What tax aspects need to be considered in crowdinvesting?

From a legal perspective, it is particularly important to note that income from crowdinvesting is subject to tax. The type of taxation depends on the structure of the investment: if it concerns interest from a subordinated loan or earnings from profit participation rights, these are generally considered investment income, which is subject to capital gains tax (flat-rate withholding tax). Profits from maturity or sale of securities or profit participation rights may also be taxable. Issuers and platforms are legally required to inform their investors of tax issues when entering into the contract. Furthermore, there is often an obligation to report certain income to the tax authorities (§ 43 EStG). For investors—especially for larger investments—it is recommended to consult a tax advisor to fulfill their tax obligations correctly.

What special disclosure and information obligations apply to issuers and platforms?
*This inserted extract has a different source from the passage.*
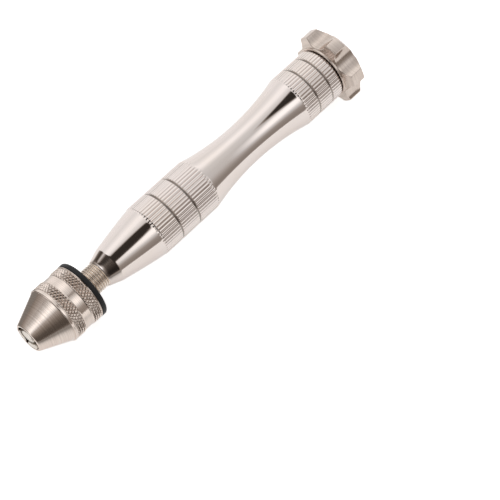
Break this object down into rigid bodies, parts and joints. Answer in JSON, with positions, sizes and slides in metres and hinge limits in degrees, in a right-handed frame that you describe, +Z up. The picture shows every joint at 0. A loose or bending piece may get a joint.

Legal requirements demand that issuers disclose all relevant information about their company, the planned project, and the structure of the investment. This especially includes information about the economic background of the project, the exact use of funds raised, potential risks, the legal structure of the investment, as well as the costs and fees associated with the investment. These disclosures must be clear, understandable, and complete in the sales prospectus or securities information sheet. After successful financing, there is an obligation for regular reporting about the progress of the project and notification of significant events. Platforms, in turn, must monitor issuers’ compliance with these information obligations and ensure that all information is communicated to investors in a timely and complete manner. Incorrect or incomplete information can have significant legal consequences, especially claims for damages by investors.